Il procuratore porta un esempio
“Mi è capitato spesso, che quando sequestravamo dei beni, l’attività commerciale gestita dal mafioso andava benissimo e l’attività poi gestita dallo Stato, no. Poi la differenza salta all’occhio. E’ evidente: il mafioso la gestisce con i capitali che arrivano dall’illecito, può investire, reinvestire. Lo Stato ha pochi capitali e quindi è ovvio che l’attività si faccia più difficile”.
"Quindi lo Stato deve fare uno sforzo nella gestione dei beni confiscati. Ha creato un’agenzia assolutamente insufficiente. Una delle cose che lo Stato deve fare in futuro è darsi più da fare per far sì che il bene confiscato alla criminalità organizzata venga gestito nel modo migliore per lanciare un messaggio forte".

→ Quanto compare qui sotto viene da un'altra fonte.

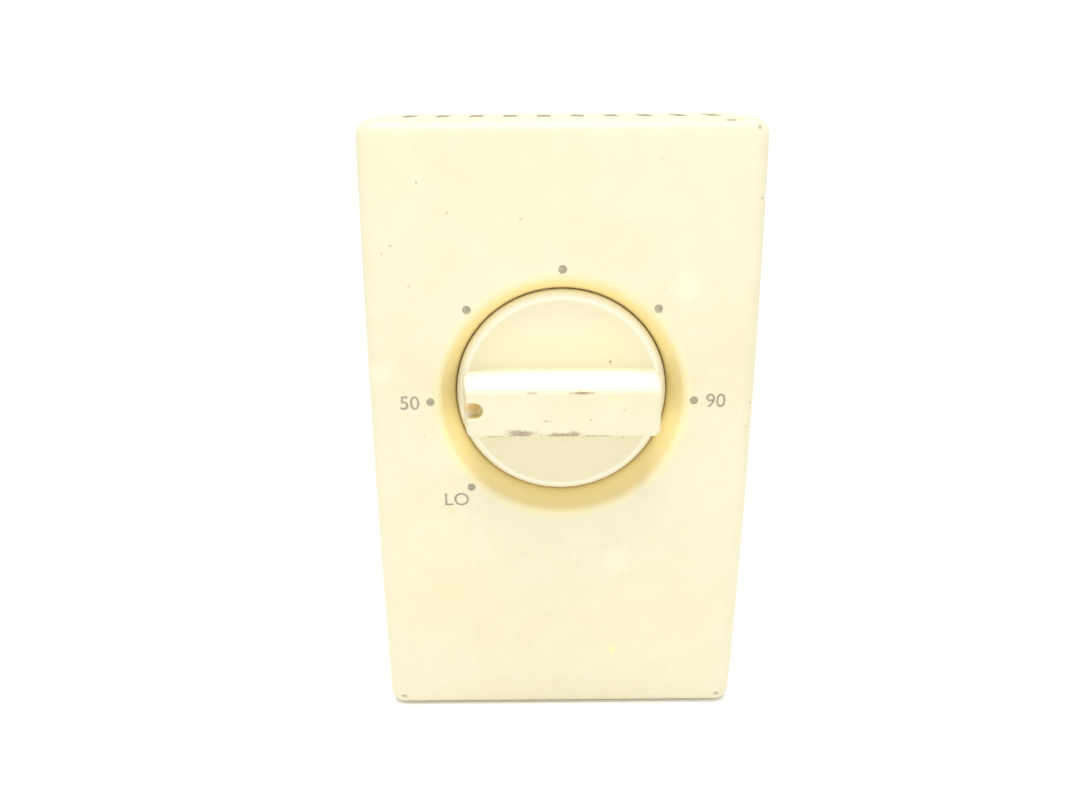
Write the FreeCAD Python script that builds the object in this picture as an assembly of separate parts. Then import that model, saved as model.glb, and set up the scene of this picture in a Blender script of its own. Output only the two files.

Così prosegue l'intervento del sostituto procuratore Traversa
“Studiavo i loro processi, però non ero mai venuto qua, salvo il giorno della sentenza in Tribunale d'Imperia. Io sapevo molto dei Pellegrino, diciamolo, dei Pellegrino, perché qui abitavano queste persone. Queste persone, Maurizio in particolare, sono stati condannati per il favoreggiamento di un ‘ndranghetista, detenzione di stupefacenti, la detenzione di armi, usura, estorsione, associazione di tipo mafioso. Forse mi sto dimenticando ancora qualcosa".
"Questa è la ragione per cui oggi siamo qua. Non è che lo Stato confisca i beni per un atto di, così, prevaricazione, ma nella misura in cui vengono accertati in via definitiva, perché qua si tratta di confische post-condanna, perché sono confische previste dal 416 bis, in presenza di un accertamento della responsabilità per reati gravissimi. Vi racconto solo l'episodio dell'agriturismo di Seborga, perché venendo giù ho visto il cartello Seborga. A Seborga accade che una persona aveva bisogno di soldi, come capita a molti e aveva cercato credito in banca e non l'aveva trovato. Allora chi si rivolge alla famiglia che abitava qua, riceve soldi".
"Naturalmente gli chiedono in cambio interessi altissimi, che non riesce a ridare. Allora a un certo punto Maurizio va da lui e dice ‘benissimo, non puoi ridarmi soldi? Allora l'agriturismo è mio’. Il povero albergatore, diciamo, verrà colpito con una mazza da baseball e a questa scena assiste la cuoca, che casualmente era lì. Durante il processo alla cuoca verrà chiesto, raccontaci quel giorno cos'è accaduto, cos'hai visto. Cosa fa secondo voi questa cuoca? All’inizio, non dice niente ‘non c'ero, non ricordo’. Poi viene incalzata, incalzata, incalzata, piange. E alla fine racconta l'episodio. Per questo dico che qui avevamo la ‘ndrangheta autoctona, perché c'è la violenza, perché c'è la prevaricazione, perché c'è l’omertà".
"Anche perché, mi spiace dirlo, ma il figlio di uno dei condannati nella svolta è stato condannato per omicidio. Un'esecuzione, un colpo secco in testa e giustamente il mio collega Alberto Lari aveva mandato il fascicolo alla dda di Genova, dicendo guardate che qui c'è l'aggravante del metodo mafioso. Non è un omicidio e basta. Poi, purtroppo l'aggravante è caduta, dobbiamo dirlo. Ma questi sono problemi tecnici che rilevano fino a un certo punto. Le dinamiche sono queste in questo territorio”.